Mais revenons à cette somme beethovenienne. Certes le style de direction est classique, à l’inverse de la récente réédition des symphonies par Hermann Scherchen qui présentait ce chef comme un démiurge visionnaire par son interrogation du texte. William Steinberg reste dans une conception traditionnelle mais dont les lignes de force sont l’allant dramatique et la lisibilité. Quel que soit le style de la symphonie, on apprécie la clarté des pupitres et l’équilibre racé de cette direction jamais brutale ou démonstrative. Là où certains chefs pouvaient se montrer cursifs mais peut-être un peu secs comme Toscanini ou Szell, ou pétaradants comme Bernstein, Steinberg ne perd jamais le sens du legato.
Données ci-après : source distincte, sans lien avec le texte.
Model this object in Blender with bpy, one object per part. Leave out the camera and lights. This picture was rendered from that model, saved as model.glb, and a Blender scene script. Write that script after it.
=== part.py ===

Cette conception, d’une grande hauteur de vue, est appliquée dès les Symphonies n°1 et n°2 qui y gagnent en intensité dramaturgique. Les Symphonies n°3, n°5 et n°7, restituées avec un charisme communicatif mais toujours très contrôlé, sont des références. On pointe de la noirceur dans les Symphonies n°4, n°6 et n°8 particulièrement théâtrales avec des couleurs sombres. La Symphonie n°9 est l’apothéose attendue !  On admire dans tous les cas, la qualité d’un orchestre qui n’avait alors déjà rien à céder aux autres phalanges prestigieuses du Nouveau Monde. Rappelons tout de même que le prédécesseur de Steinberg à Pittsburgh était Fritz Reiner, bâtisseur d’orchestre sans concessions…

Cette somme inattendue et enfin restituée dans une qualité sonore superlative vient compléter notre connaissance de l’interprétation des symphonies. Certes, elle ne marquera pas autant l’Histoire que celle, révolutionnaire, de Scherchen, mais elle est un modèle dans une certaine conception de la direction et du style, et donc elle s’imposera comme un parangon auquel on reviendra.